I identified 2 types of users with unique needs based on our workshops with our client. Each persona also raised a unique set of questions we aimed to answer during the redesign. We used these personas whenever we wanted to step out of our current frame of mind to realign on our initial assumptions and ideas.

After reviewing the personas with stakeholders, I identified and defined the primary persona to focus our design efforts.
I documented additional details including:
• behaviors
• pain points
• motivations
• main goals in their current role
This richer context helped the team better understand the user’s perspective, prioritize features, and align design decisions with real-world needs and challenges.

With our user personas in mind, I sketched out a current-state user journey to pin point opportunities for improvement. After drafting these flows, I looked through the current design & identified potential pain points for eachuser. Together, our stakeholder team vetted the flow and confirmed the validity of our map.
Challenges found:
• Users need to add a Merchant key to ensure payments are not declined on specific payment service providers. This was not enforced in the past due to it not being a required field.
• Users cannot designate between Authorize and Purchase transaction calls with our current tech.


The Goal...Explore ways to reduce engineering bottlenecks by designing a no-code tool that lets business users build and manage their own payment workflows.
Using Figma, I translated concepts into low-fidelity wireframes.
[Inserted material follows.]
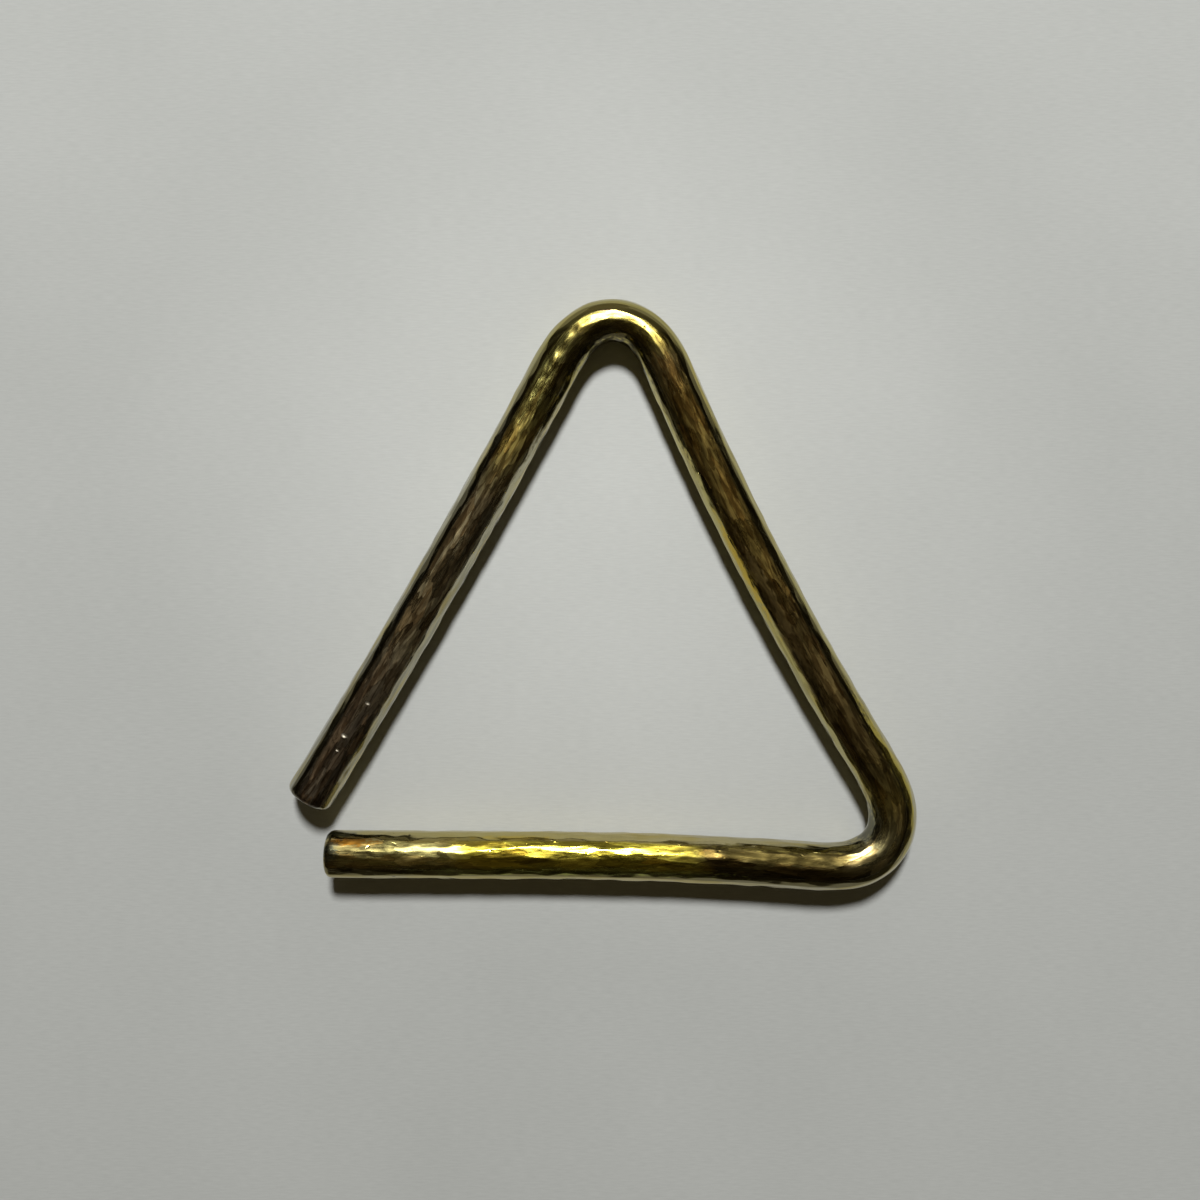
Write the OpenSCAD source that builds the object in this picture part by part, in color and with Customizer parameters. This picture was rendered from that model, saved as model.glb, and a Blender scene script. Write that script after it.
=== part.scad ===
/* [Bar] */
// Thickness of the round bar, over the ridges between its hammer marks
bar_d = 12.4; // [9:0.1:14]
// Length of the bottom leg, from its cut end to the start of the corner bend
bottom_leg = 124.4; // [105:0.1:140]
// Length of the right leg, between the corner bend and the top bend
right_leg = 112.7; // [100:0.1:130]
// Height of the middle of the left leg's cut end above the bottom leg
open_gap = 8.0; // [6:0.1:16]
// Radius of the worn edge round each cut end
end_round = 1.8; // [0.6:0.1:2.6]

/* [Bends] */
// Angle that the corner at the lower right is bent through, in degrees
corner_bend = 125.7; // [120:0.1:128]
// Tightest radius of that bend, at the middle of the bar
corner_r = 11.6; // [10:0.1:16]
// How gently that bend runs into the legs, from 0 (a plain arc) to 1
corner_ease_share = 0.8; // [0:0.05:1]
// Angle that the top is bent through, in degrees
top_bend = 128.5; // [124:0.1:130]
// Tightest radius of the top bend, at the middle of the bar
top_r = 11.7; // [10:0.1:16]
// How gently the top bend runs into the legs, from 0 (a plain arc) to 1
top_ease_share = 0.6; // [0:0.05:1]
// How much the bending form pressed the inside of the top bend flat
top_press = 1.4; // [0:0.1:2.5]

/* [Sag of the legs] */
// Angle that the bottom leg sags outwards through before the corner, in degrees
bottom_sag = 3.9; // [0:0.1:6]
// Share of the bottom leg that stays straight, from its cut end
bottom_straight_share = 0.45; // [0:0.05:0.8]
// Angle that the right leg bows inwards through, in degrees
right_bow = 8.2; // [0:0.1:10]
// Angle that the left leg bows inwards through, in degrees
left_bow = 3.3; // [0:0.1:6]

/* [Hammer marks] */
// Width of a hammer mark, round the bar
mark_w = 3.2; // [2.8:0.1:6]
// Length of a hammer mark, along the bar
mark_len = 4.8; // [4.6:0.1:10]
// Depth of a hammer mark below the ridges round it
mark_depth = 0.16; // [0:0.02:0.4]
// How unevenly the marks lie, from 0 (in strict rows) to 0.4
scatter_share = 0.28; // [0:0.02:0.4]
// How much of the marks was dressed away on the bends, from 0 (none) to 1
dressed_share = 0.7; // [0:0.05:1]

/* [Hidden] */

bar_r = bar_d / 2;
// The two blank facets that each mark takes, round the bar and along it
sides = 2 * round(PI * bar_d / mark_w);
corner_len = bend_length(corner_r, corner_bend, corner_ease_share);
top_len = bend_length(top_r, top_bend, top_ease_share);
corner_from = bottom_leg;
right_from = corner_from + corner_len;
top_from = right_from + right_leg;
left_from = top_from + top_len;

// What turns the bar, from the bottom leg's cut end up to the left leg:
// where each turn starts, its length, its angle and its ease
first_turns = [
    [bottom_straight_share * bottom_leg, (1 - bottom_straight_share) * bottom_leg, -bottom_sag, 0],
    [corner_from, corner_len, corner_bend, corner_ease_share],
    [right_from, right_leg, -right_bow, 0],
    [top_from, top_len, top_bend, top_ease_share]
];

// The left leg runs down to its gap above the bottom leg, whatever the angles
walk_steps = 240;
left_top = last(walk(first_turns, [for (i = [0 : walk_steps]) left_from * i / walk_steps]));
left_mean_heading = heading(first_turns, left_from) - left_bow / 2;
left_leg = (left_top.y - bar_r - open_gap) / -sin(left_mean_heading);
all_turns = concat(first_turns, [[left_from, left_leg, -left_bow, 0]]);
bar_len = left_from + left_leg;

// Rings of the skin: where each lies along the bar, how far it is drawn in
// from the full thickness, and how much of the hammering it takes
round_steps = 3;
rows = round((bar_len - 2 * end_round) / (mark_len / 2));
row_pitch = (bar_len - 2 * end_round) / rows;
rounding = [for (k = [0 : round_steps - 1]) 90 * k / round_steps];
rings = concat(
    [for (a = rounding) [end_round * (1 - cos(a)), end_round * (1 - sin(a)), 0]],
    [for (i = [0 : rows]) [end_round + i * row_pitch, 0, i == 0 || i == rows ? 0 : 1]],
    [for (a = [for (k = [1 : round_steps]) rounding[round_steps - k]])
        [bar_len - end_round * (1 - cos(a)), end_round * (1 - sin(a)), 0]]
);
centre_line = walk(all_turns, [for (r = rings) r[0]]);

// One throw of the dice for each corner of the skin: how far it strays round
// the bar and along it, and how much deeper or shallower than the rest it is
corners = sides * len(rings);
dice_seed = 17;
around_dice = rands(-1, 1, corners, dice_seed);
along_dice = rands(-1, 1, corners, dice_seed + 1);
depth_dice = rands(-1, 1, corners, dice_seed + 2);
depth_scatter_share = 0.5;

skin_points = [for (i = [0 : len(rings) - 1]) for (j = [0 : sides - 1]) skin_point(i, j)];
low = [for (axis = [0 : 2]) min([for (p = skin_points) p[axis]])];
high = [for (axis = [0 : 2]) max([for (p = skin_points) p[axis]])];
// The bar lies flat, with the middle of its outline over the origin
to_origin = [-(low.x + high.x) / 2, -(low.y + high.y) / 2, -low.z];

function last(list) = list[len(list) - 1];
function total(list, i = 0) = i < len(list) ? list[i] + total(list, i + 1) : 0;
function share_along(s, start, length) = max(0, min(1, (s - start) / length));

// Share of a bend's angle that is turned after share t of its length: the
// curve tightens and slackens as one wave, so no leg meets it with a kink
function turned_share(t, ease_share) = t - ease_share * sin(360 * t) / (2 * PI);
function bend_length(radius, angle, ease_share) = radius * angle * PI / 180 * (1 + ease_share);

// Direction of the bar after length s, in degrees from +X
function heading(turns, s) =
    total([for (turn = turns) turn[2] * turned_share(share_along(s, turn[0], turn[1]), turn[3])]);

// Points of the middle line at the given lengths along the bar
function walk(turns, lengths) = [
    for (i = 0, p = [0, 0]; i < len(lengths);
         p = i + 1 < len(lengths) ? p + stride(turns, lengths[i], lengths[i + 1]) : p, i = i + 1) p
];
function stride(turns, from, to) =
    let (angle = heading(turns, (from + to) / 2)) (to - from) * [cos(angle), sin(angle)];

// How far into a bend the bar is at length s: 0 on the legs, 1 mid-bend
function bend_share(s, start, length) = pow(sin(180 * share_along(s, start, length)), 2);

// Corners of the skin lie in a chequerboard of ridges and hammered hollows
function is_hollow(i, j) = (i + j) % 2 == 0;

function skin_point(i, j) =
    let (
        s = rings[i][0],
        in_corner = bend_share(s, corner_from, corner_len),
        in_top = bend_share(s, top_from, top_len),
        hammered = rings[i][2] * (1 - dressed_share * max(in_corner, in_top)),
        corner = i * sides + j,
        around = 360 / sides * (j + scatter_share * hammered * around_dice[corner]),
        along = row_pitch * scatter_share * hammered * along_dice[corner],
        unevenness = 1 + depth_scatter_share * depth_dice[corner],
        depth = mark_depth * hammered * unevenness * (is_hollow(i, j) ? 1 : scatter_share),
        pressed = cos(around) < 0 ? top_press * in_top * pow(cos(around), 2) : 0,
        r = bar_r - rings[i][1] - depth - pressed,
        angle = heading(all_turns, s),
        forward = [cos(angle), sin(angle)],
        outward = [sin(angle), -cos(angle)],
        flat = centre_line[i] + along * forward + r * cos(around) * outward
    ) [flat.x, flat.y, r * sin(around)];

// Two triangles between four corners, folded along the ridge
function skin_faces(i, j) =
    let (
        k = (j + 1) % sides,
        a = i * sides + j,
        b = i * sides + k,
        c = (i + 1) * sides + k,
        d = (i + 1) * sides + j
    ) is_hollow(i, j) ? [[a, b, d], [b, c, d]] : [[a, b, c], [a, c, d]];

module sounding_bar() {
    last_ring = (len(rings) - 1) * sides;
    first_end = [for (j = [0 : sides - 1]) sides - 1 - j];
    last_end = [for (j = [0 : sides - 1]) last_ring + j];
    skin = [for (i = [0 : len(rings) - 2]) for (j = [0 : sides - 1]) each skin_faces(i, j)];
    color([0.55, 0.43, 0.17])
        translate(to_origin)
            polyhedron(points = skin_points, faces = concat([first_end], skin, [last_end]), convexity = 6);
}

sounding_bar();
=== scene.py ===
from math import cos, pi, radians, sin

import bmesh
import bpy
import numpy as np
from mathutils import Matrix, Vector, noise


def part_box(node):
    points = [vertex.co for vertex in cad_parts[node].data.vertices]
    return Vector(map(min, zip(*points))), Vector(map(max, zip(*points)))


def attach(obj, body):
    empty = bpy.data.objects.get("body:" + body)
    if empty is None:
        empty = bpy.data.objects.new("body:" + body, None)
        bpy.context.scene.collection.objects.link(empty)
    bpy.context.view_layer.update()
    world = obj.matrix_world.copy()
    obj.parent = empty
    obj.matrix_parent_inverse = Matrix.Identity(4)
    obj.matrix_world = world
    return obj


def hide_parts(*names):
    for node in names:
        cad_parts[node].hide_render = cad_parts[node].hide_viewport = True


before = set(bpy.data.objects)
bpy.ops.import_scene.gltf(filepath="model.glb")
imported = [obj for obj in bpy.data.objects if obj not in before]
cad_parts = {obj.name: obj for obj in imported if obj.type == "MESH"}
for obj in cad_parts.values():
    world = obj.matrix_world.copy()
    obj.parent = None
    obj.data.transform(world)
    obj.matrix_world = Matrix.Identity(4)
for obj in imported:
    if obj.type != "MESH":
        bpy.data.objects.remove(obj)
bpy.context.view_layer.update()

mm = 0.001                  # the bar is worked out in millimetres and degrees

bar = {
    "thickness": 12.4,
    "bottomLeg": 124.4,
    "rightLeg": 112.7,
    "leftLeg": 128.75,
    "corner": {"radius": 11.6, "angle": 125.7, "ease": 0.8},        # ease: how gently it runs into the legs
    "top": {"radius": 11.7, "angle": 128.5, "ease": 0.6},
    "topPress": 1.4,        # how flat the former pressed the inside of the top bend
    "bottomSag": -3.9,      # what each leg turns through over its length
    "bottomStraight": 0.45,     # share of the bottom leg before its sag starts
    "rightBow": -8.2,
    "leftBow": -3.3,
    "endRound": 1.8,        # radius of the rim round each cut end
    "rimSteps": 6,
    "sides": 160,           # facets round the bar
    "pitch": 0.85,          # length of one facet along it
    "lineSteps": 9000,      # steps in which the middle line is walked
}


def turns():                # where each turn of the bar starts, its length, angle and ease
    straight = bar["bottomStraight"] * bar["bottomLeg"]
    steps = [("start", straight, 0, 0), ("bottomSag", bar["bottomLeg"] - straight, bar["bottomSag"], 0)]
    for name, leg, bow in (("corner", "rightLeg", "rightBow"), ("top", "leftLeg", "leftBow")):
        bend = bar[name]
        length = bend["radius"] * radians(bend["angle"]) * (1 + bend["ease"])
        steps += [(name, length, bend["angle"], bend["ease"]), (bow, bar[leg], bar[bow], 0)]
    start, found = 0, {}
    for name, length, angle, ease in steps:
        found[name] = (start, length, angle, ease)
        start += length
    return found, start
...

I added 4 different options to included different levels of functional and customizable frameworks.
Problems these components addressed.
1. Ease of use - Users are able to easily add, remove, and configure payment processes
2. Users can distinguish between workflows using unique identifiers
3. Varying levels of “Drag and Drop” to understand how customizable the workflows need to be


Led an open beta program combining internal QA, Customer Success, Implementation, Technical Account Managers, as well as external users to test early features, uncover bugs, validate workflows, and ensure stability before GA Launch. Managed feedback pipelines, tracked technical issues, and iterated on designs to deliver a reliable, user-ready product.
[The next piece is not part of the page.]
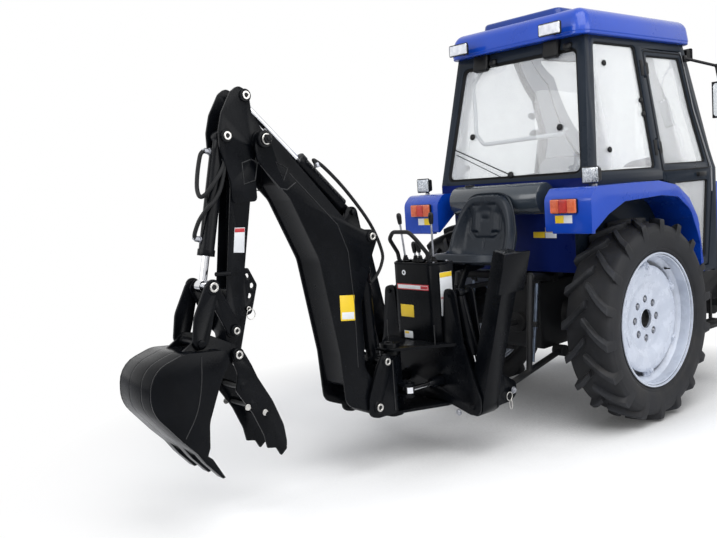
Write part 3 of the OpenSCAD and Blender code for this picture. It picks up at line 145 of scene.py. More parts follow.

As we were getting closer to general release for the Composer product, we needed to design our reports page. At the same time, we decided to bring the reporting tools in-house, so a complete redesign of the Reporting area was in need. I conducted a Heuristic Evaluation of the Reports page in the app to identify usability issues, areas for design improvement, and unnecessary components.
In parallel, I ran a Funnel Path data exploration to analyze user behavior and uncover which pages received the most usage, where users drop off, or where users encounter friction in the reporting workflow.
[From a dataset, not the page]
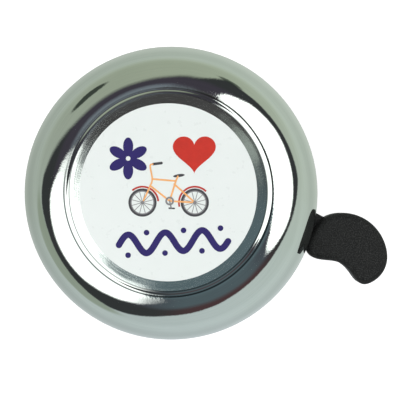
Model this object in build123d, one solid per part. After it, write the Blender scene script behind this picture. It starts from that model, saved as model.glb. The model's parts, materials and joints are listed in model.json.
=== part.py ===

Composer 1.0 was released for General Availability while I continued to gain participants for a Design Partnership program I ran. It was our version of a Labs user group, where customers could sign up for early feature access and give us feedback and view our product roadmap.
Results:
1. An increase of DAU from 600 to 710
2. An increase of successful transactions
3. A reported decrease in implementation from 75 days to 40 days
What I learned:
Designing a flexible drag-and-drop UI in Figma is straightforward, but it met resistance from engineering. This could have caused significant issues down the line. By holding regular meetings with stakeholders and front-end engineers early in the design process, we were able to weigh level of effort against user interaction. This led to productive discussions about balancing project scope with delivering a better user experience.

Design System Impact:
1. A shared component library ensured UI consistency across screens, letting designers focus on solving user problems instead of rebuilding elements.
2. Pre-built, reusable components reduced implementation time and minimized errors, streamlining handoffs between design and development.
3. Aligning design and engineering around a common toolkit increased productivity, accelerated iterations, and enabled higher-quality user experiences

After the product launched, we continued iterating through regular collaboration with stakeholders. We reviewed quantitative metrics and collected qualitative feedback from users to uncover pain points and opportunities. Each iteration allowed us to refine features, improve usability, and ensure the product evolved to better meet real user needs.